The static and dynamic properties of chiral molecules can be shaped by using light. So far, only the light-activated structural dynamics have been considered to affect the chiral response of molecules. This leaves a fundamental question unanswered: What is the impact of electron dynamics on molecular chirality?

Using ultrashort ultraviolet light pulses, the team initiated ultrafast electron migration in neutral chiral molecules.

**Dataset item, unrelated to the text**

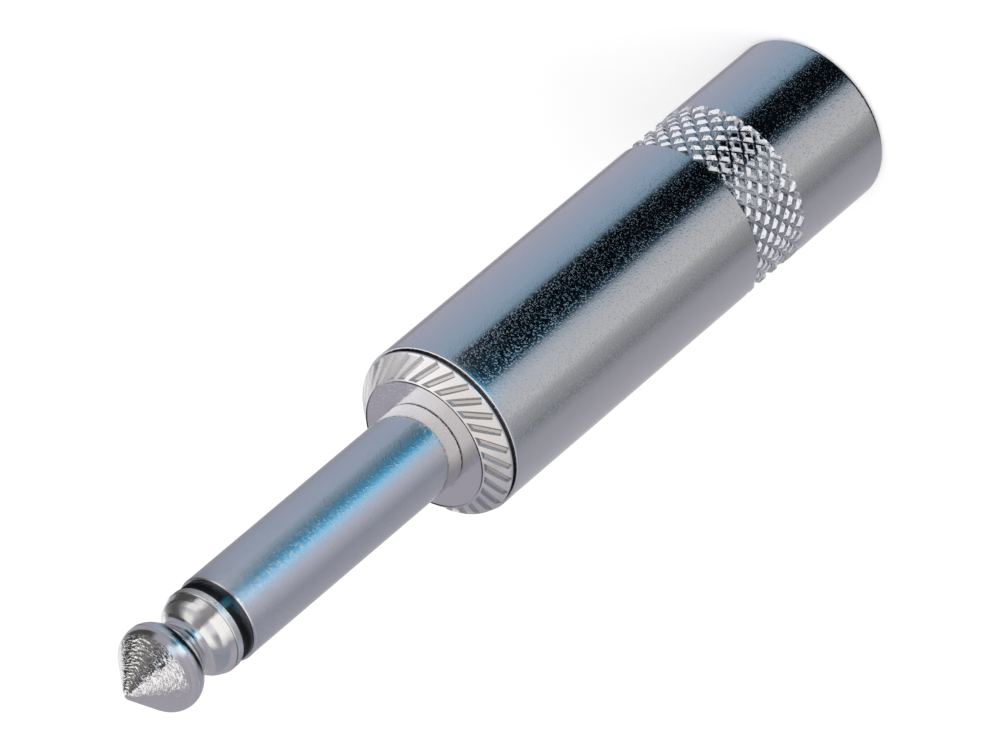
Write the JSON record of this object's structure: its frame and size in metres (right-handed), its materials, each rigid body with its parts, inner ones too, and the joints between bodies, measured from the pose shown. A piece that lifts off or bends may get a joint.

They discovered that the activated coherent electronic motion can modulate the molecular chiral response and even induce a sign reversal, on a timescale below 10 femtoseconds. “By engineering the light-induced excitation, we can make the right enantiomer act periodically like the left one and vice versa, without changing its structure,” says first author Vincent Wanie, scientist in the Attosecond Science group at the Center for Free-Electron Laser Science CFEL at DESY. This was observed by measuring in time the emission direction of photoelectrons produced when ionizing chiral molecules with circularly polarised light, which is also chiral, a technique called photoelectron circular dichroism (PECD).

“Importantly, through numerical calculations complementing the experimental work, we also discovered that the photoinduced electron motion in the chiral molecules generates transient chiral electronic currents,” says Francesca Calegari, head of the Attosecond Science group, professor at Universität Hamburg and DESY and spokesperson of the Cluster of Excellence “CUI: Advanced Imaging of Matter”. This concept was conceived in collaboration with the awardee of the Mildred Dresselhaus prize of the Cluster of Excellence, professor Olga Smirnova from Max Born Institute and Technical University Berlin. The chiral currents generated in the experiment open up important perspectives for photochemical control, for example, to dictate the fragmentation direction of chiral molecules during photolysis, thus enabling a new protocol for charge-directed chemistry.